Riggs expects to see more money for broadband this year. This means they could end up pressing almost $2 billion of taxpayer money with no legislative oversight.

“It was easy, it wasn’t controversial. It just needed to be done,” he said. “This is unusual. This is sort of a once-in-a-generation opportunity for our state, and we have taken absolute advantage of it. But at the same time, when you have that much money out there flying around, it’s very helpful to have legislative oversight – which we don’t have. It’s always better if we can evaluate and benchmark it and have some input as to where things go.”

The lack of oversight will not hold up broadband access. Riggs said he is moving forward with his goal to cover all of rural Missouri with internet access before his term expires in 2026. 

Riggs praised people in the department working to administer the funds.

“They do a great job. At the same time, it might not be the same people next month or next year who are doing what they do now,” Riggs said. “So we have to have some legislative overview, and it’s just not there. They were just reading a book.”

The other bill was an overhaul of the historic preservation tax credit program, which Riggs said has not operated well for about five years. Riggs said 70 percent of the funding goes to St. Louis, 25 percent goes to Kansas City, and the remaining 5 percent is allocated across the state. Riggs addressed that in the bill.
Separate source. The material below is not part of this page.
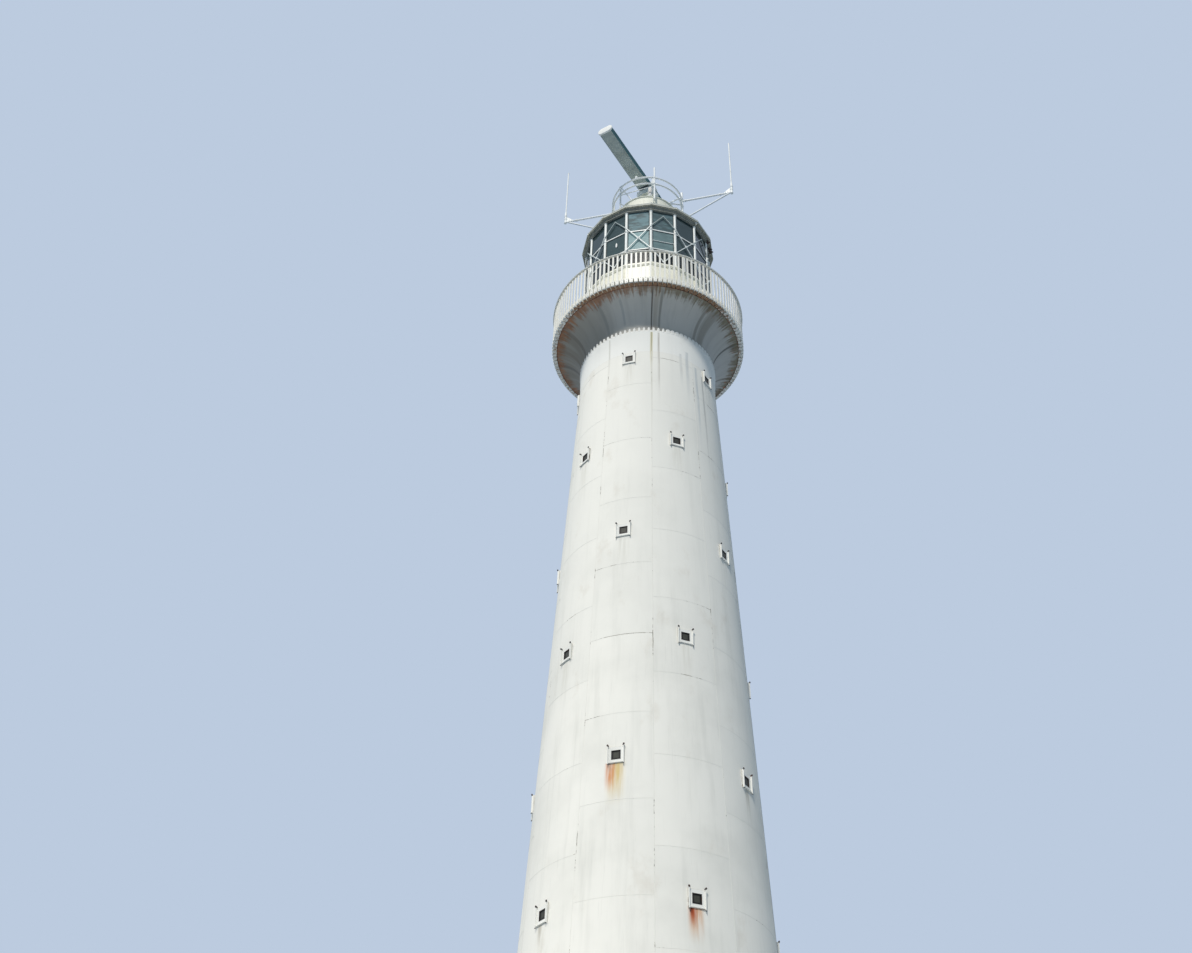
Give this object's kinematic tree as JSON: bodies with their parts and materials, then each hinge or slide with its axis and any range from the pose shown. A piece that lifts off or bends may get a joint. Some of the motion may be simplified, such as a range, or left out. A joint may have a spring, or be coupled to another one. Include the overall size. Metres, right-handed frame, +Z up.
{
  "type": "half-scale cast iron lighthouse tower",
  "caption": "Tapered round tower of bolted iron plates with small square windows, a flared gallery, a glazed lantern, a conical roof and a turning scanner on top.",
  "frame": {"origin": "centre of the flat underside of the base plate", "axes": "+Z up the tower's axis, the front of the tower faces -Y"},
  "size_m": [3.7, 3.7, 21.6],
  "materials": {
    "tower_paint": "satin, streaked with rust",
    "gallery_paint": "satin",
    "floor_iron": "rough",
    "roof_paint": "satin, weathered",
    "lantern_glass": "clear",
    "window_glass": "dark",
    "galvanised": "dull zinc",
    "aerial_white": "matt",
    "scanner_paint": "satin",
    "lamp_white": "glossy"
  },
  "bodies": {
    "tower": {"wall_tier_1_a": "tower_paint", "wall_tier_1_b": "tower_paint", "wall_tier_2_a": "tower_paint", "wall_tier_2_b": "tower_paint", "wall_tier_3_a": "tower_paint", "wall_tier_3_b": "tower_paint", "wall_tier_4_a": "tower_paint", "wall_tier_4_b": "tower_paint", "base_plate": "floor_iron", "storey_floors": "floor_iron", "gallery_deck": "floor_iron", "window_casings": "tower_paint", "entrance_frame": "tower_paint", "flare_collar": "tower_paint", "flare_panels_a": "tower_paint", "flare_panels_b": "tower_paint", "railing_panels_a": "gallery_paint", "railing_panels_b": "gallery_paint", "pedestal_wall_a": "gallery_paint", "pedestal_wall_b": "gallery_paint", "gallery_door": "gallery_paint", "lantern_posts": "gallery_paint", "lantern_transoms": "gallery_paint", "lantern_lattice": "gallery_paint", "lantern_head": "gallery_paint", "window_panes": "window_glass", "lantern_panes_lower": "lantern_glass", "lantern_panes_middle": "lantern_glass", "lantern_panes_upper": "lantern_glass", "eave": "roof_paint", "roof_panels_a": "roof_paint", "roof_panels_b": "roof_paint", "roof_drum": "roof_paint", "ring_stanchions": "galvanised", "ring_rails": "galvanised", "aerial_bracket_right": "galvanised", "aerial_bracket_left": "galvanised", "whip_aerial_right": "aerial_white", "whip_aerial_left": "aerial_white", "scanner_pedestal": "scanner_paint", "scanner_gearbox": "scanner_paint", "drum_lamp": "lamp_white", "eave_lamp": "lamp_white"},
    "scanner": {"scanner_turntable": "scanner_paint", "scanner_beam": "scanner_paint"}
  },
  "joints": [
    {"name": "scanner_spin", "type": "hinge", "parent": "tower", "child": "scanner", "pos_m": [0, 0, 20.435], "axis": [0, 0, 1], "continuous": true}
  ]
}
“I talked to people all over the state who don’t want to mess with it, because the program is just awful,” he said. “We had stakeholders all over the state and hearings. We had more input on that than I think I have ever done. It was five years in the making, and it just didn’t get there because two people were having a bad week, and they took it out on the rest of the state,” he said.

Riggs predicted the bill could generate $500 million each year in economic activity. It also would have established an appeal process for the tax credit program, which it currently does not have.

“There were all sorts of really good things in making sure that major projects don’t soak up the entire fund,” Riggs said.

Riggs said he can reintroduce the bills in 2024. He praised state Sen. Cindy O’Laughlin, but he had a different opinion of people who held up other bills. 

“Long story short, Senator O’Laughlin kept things together all session long,” he said. “The Senate needs to change some rules or enforce the ones they’ve got. It’s sad to have that much good stuff by the side of the road because two senators couldn’t work and play well with others.”

Despite the frustrating end of the Senate’s legislative session, Riggs said it was a good year.

He received funding for a study to upgrade U.S. 36 to interstate standards. 

“Illinois did its part 20 years ago, so now it’s time for Missouri to upgrade it,” he said.

Riggs said right now is a good time to improve U.S. 36. With $2.8 billion going into upgrading 200 miles of I-70 from Kansas City to St. Louis, U.S. 36 will likely be inundated with traffic when the construction starts and lasts an estimated five years.

“When they tear those up, where do you think those trucks are going to go? Right up U.S. 36. So we need to get ahead of that,” he said. “That is something I am very passionate about and going to work on basically on a day-to-day basis until I term out. That was very positive for us.”

Riggs said the U.S. 61 Hannibal bypass also will move forward.

Riggs said an environmental study has been done on the bypass, and The Missouri Department of Transportation is now setting up a citizen advisory team to evaluate the routes.